Quote exactly, and only, the lines from the one with "obj.matrix_world = Matrix.Identity(4)" down to the one with "COUNTERSINK_RADIUS = 4.75", both included.

Data excerpt
## BEGIN
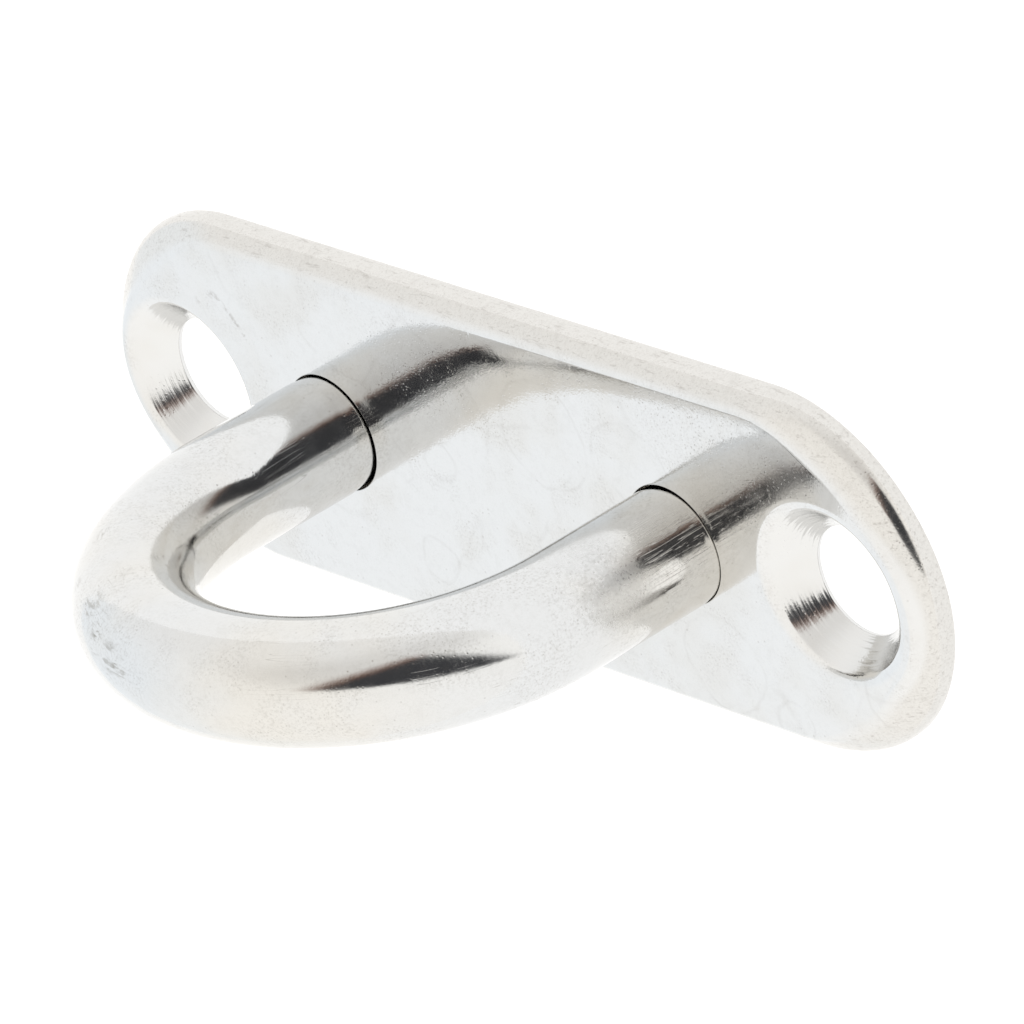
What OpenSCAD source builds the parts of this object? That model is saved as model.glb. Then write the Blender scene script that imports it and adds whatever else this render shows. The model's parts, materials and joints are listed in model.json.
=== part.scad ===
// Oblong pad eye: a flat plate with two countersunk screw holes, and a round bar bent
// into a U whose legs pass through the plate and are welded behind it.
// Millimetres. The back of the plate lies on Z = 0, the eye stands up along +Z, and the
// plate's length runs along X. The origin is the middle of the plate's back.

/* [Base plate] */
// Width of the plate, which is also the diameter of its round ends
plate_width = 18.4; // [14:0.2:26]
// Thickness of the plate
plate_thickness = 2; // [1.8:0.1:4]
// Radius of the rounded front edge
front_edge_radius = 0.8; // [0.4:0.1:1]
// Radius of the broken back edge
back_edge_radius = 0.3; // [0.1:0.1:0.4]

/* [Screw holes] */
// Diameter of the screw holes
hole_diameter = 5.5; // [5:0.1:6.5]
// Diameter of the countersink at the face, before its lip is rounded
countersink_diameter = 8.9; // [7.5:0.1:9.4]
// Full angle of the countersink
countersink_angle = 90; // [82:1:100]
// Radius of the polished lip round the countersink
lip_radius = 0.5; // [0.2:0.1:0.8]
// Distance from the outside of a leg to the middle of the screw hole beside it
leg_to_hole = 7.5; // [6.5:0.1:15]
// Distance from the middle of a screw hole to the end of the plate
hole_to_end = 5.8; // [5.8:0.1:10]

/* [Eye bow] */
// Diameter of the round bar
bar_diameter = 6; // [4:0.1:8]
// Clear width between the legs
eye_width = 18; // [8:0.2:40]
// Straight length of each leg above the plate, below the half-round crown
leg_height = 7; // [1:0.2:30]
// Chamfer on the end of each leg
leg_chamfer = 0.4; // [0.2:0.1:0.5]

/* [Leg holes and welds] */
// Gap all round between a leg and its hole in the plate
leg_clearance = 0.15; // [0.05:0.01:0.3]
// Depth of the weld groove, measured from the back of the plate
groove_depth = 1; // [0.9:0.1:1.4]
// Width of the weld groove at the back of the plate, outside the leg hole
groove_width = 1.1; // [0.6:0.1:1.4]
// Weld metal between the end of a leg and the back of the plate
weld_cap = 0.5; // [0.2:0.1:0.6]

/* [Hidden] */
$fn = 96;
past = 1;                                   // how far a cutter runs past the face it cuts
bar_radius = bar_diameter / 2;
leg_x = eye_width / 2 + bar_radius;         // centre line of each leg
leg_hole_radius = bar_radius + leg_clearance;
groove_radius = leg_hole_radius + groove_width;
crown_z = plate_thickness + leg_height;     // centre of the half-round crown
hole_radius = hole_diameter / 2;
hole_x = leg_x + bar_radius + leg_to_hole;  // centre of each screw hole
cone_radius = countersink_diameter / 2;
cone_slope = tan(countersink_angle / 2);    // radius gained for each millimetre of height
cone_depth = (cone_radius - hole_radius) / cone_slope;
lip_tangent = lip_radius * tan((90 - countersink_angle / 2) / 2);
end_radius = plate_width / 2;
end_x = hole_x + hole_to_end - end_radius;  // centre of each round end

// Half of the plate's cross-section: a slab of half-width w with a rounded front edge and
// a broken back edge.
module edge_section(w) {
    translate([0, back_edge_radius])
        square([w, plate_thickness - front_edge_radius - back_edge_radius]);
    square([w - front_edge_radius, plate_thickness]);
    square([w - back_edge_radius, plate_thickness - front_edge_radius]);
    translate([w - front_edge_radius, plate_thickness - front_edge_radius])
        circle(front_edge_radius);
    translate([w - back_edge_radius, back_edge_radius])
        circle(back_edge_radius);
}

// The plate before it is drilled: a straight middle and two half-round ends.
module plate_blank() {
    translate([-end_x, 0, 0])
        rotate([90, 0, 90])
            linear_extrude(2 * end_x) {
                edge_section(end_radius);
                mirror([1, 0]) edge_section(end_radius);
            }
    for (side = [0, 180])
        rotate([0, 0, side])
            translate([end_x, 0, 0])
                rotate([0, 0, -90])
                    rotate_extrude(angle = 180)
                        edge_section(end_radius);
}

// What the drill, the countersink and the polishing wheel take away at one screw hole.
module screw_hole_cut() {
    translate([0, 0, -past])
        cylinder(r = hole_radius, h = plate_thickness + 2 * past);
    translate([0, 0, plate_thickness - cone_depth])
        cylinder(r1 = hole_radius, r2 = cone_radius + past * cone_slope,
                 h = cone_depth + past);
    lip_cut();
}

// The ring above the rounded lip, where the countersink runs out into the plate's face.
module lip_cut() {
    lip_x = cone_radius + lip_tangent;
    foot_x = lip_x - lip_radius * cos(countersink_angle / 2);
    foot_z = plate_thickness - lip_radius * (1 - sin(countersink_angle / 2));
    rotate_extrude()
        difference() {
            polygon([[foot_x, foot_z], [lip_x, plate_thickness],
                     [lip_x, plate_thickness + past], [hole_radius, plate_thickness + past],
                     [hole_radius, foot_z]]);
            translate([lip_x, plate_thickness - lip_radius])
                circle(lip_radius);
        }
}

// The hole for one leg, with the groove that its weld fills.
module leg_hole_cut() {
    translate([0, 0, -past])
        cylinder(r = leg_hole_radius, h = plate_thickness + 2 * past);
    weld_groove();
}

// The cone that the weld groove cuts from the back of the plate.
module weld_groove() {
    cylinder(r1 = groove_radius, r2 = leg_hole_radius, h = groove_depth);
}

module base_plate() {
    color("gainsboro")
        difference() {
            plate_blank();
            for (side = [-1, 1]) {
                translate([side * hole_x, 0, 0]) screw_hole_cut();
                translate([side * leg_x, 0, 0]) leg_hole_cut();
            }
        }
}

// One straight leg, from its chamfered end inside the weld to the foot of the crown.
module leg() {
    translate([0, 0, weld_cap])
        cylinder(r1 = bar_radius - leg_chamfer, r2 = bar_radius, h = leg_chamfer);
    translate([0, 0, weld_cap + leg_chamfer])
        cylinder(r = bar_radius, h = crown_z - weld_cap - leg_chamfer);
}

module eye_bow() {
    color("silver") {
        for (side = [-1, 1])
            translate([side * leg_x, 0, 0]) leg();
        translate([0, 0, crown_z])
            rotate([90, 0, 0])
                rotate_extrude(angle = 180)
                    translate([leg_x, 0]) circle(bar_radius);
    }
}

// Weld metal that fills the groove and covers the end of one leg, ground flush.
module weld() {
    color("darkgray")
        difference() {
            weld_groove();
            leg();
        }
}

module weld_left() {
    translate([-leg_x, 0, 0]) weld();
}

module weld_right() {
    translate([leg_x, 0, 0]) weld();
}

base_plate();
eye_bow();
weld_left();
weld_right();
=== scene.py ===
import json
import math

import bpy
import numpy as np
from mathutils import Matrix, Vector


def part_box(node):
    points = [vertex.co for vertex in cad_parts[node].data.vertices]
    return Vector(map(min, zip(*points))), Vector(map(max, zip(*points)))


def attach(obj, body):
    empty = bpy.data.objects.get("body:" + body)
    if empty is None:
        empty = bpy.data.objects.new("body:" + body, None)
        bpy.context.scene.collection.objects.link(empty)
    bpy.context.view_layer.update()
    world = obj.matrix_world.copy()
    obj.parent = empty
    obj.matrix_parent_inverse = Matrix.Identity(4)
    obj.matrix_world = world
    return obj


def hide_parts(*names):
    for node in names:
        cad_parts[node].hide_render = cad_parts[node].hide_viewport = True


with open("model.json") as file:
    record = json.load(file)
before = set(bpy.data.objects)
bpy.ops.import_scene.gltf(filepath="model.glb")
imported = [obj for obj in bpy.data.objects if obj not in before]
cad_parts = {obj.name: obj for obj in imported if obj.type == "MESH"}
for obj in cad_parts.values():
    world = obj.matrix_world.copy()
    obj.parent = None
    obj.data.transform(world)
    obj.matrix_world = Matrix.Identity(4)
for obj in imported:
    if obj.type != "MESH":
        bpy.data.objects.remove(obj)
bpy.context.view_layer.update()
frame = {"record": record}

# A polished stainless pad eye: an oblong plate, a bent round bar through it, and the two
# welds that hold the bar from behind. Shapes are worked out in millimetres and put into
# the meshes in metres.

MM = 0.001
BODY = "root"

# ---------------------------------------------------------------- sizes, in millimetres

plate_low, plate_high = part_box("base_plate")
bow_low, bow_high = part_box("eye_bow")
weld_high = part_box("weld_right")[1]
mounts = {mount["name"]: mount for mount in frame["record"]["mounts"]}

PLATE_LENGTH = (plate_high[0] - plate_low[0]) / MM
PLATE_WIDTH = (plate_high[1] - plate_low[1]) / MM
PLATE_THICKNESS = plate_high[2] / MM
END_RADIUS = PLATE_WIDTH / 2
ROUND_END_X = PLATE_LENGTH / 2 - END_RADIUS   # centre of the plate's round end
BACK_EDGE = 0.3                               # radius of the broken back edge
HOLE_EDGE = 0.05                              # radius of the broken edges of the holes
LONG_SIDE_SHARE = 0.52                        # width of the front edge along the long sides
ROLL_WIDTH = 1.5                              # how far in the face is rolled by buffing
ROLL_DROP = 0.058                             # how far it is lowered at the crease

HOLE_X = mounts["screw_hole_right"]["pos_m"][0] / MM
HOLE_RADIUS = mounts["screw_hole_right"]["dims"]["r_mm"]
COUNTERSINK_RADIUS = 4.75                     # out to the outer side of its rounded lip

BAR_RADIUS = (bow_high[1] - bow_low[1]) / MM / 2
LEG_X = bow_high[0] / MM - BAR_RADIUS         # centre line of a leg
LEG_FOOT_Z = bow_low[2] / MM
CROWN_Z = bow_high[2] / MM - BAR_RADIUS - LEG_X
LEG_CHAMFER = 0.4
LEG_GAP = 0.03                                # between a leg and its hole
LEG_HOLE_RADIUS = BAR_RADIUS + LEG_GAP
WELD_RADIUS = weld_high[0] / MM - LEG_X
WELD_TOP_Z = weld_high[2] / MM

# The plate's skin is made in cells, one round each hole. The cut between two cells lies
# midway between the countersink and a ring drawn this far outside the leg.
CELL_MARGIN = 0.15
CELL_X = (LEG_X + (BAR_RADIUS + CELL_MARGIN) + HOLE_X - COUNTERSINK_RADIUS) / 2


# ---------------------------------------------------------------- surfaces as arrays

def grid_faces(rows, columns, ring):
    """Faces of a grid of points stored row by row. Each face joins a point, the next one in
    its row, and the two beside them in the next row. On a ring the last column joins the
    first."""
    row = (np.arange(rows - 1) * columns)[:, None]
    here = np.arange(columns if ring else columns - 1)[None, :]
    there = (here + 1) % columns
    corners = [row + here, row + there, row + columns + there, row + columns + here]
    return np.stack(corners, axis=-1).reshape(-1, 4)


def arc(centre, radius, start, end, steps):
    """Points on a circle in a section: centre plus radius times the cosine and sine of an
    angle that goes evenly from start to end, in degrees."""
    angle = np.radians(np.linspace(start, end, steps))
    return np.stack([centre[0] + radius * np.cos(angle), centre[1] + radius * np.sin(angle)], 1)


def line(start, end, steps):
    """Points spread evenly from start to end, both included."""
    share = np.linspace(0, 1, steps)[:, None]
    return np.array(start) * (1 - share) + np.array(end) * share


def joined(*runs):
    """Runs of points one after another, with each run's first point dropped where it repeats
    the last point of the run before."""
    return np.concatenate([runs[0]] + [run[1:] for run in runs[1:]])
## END
Complete answer
    obj.matrix_world = Matrix.Identity(4)
for obj in imported:
    if obj.type != "MESH":
        bpy.data.objects.remove(obj)
bpy.context.view_layer.update()
frame = {"record": record}

# A polished stainless pad eye: an oblong plate, a bent round bar through it, and the two
# welds that hold the bar from behind. Shapes are worked out in millimetres and put into
# the meshes in metres.

MM = 0.001
BODY = "root"

# ---------------------------------------------------------------- sizes, in millimetres

plate_low, plate_high = part_box("base_plate")
bow_low, bow_high = part_box("eye_bow")
weld_high = part_box("weld_right")[1]
mounts = {mount["name"]: mount for mount in frame["record"]["mounts"]}

PLATE_LENGTH = (plate_high[0] - plate_low[0]) / MM
PLATE_WIDTH = (plate_high[1] - plate_low[1]) / MM
PLATE_THICKNESS = plate_high[2] / MM
END_RADIUS = PLATE_WIDTH / 2
ROUND_END_X = PLATE_LENGTH / 2 - END_RADIUS   # centre of the plate's round end
BACK_EDGE = 0.3                               # radius of the broken back edge
HOLE_EDGE = 0.05                              # radius of the broken edges of the holes
LONG_SIDE_SHARE = 0.52                        # width of the front edge along the long sides
ROLL_WIDTH = 1.5                              # how far in the face is rolled by buffing
ROLL_DROP = 0.058                             # how far it is lowered at the crease

HOLE_X = mounts["screw_hole_right"]["pos_m"][0] / MM
HOLE_RADIUS = mounts["screw_hole_right"]["dims"]["r_mm"]
COUNTERSINK_RADIUS = 4.75                     # out to the outer side of its rounded lip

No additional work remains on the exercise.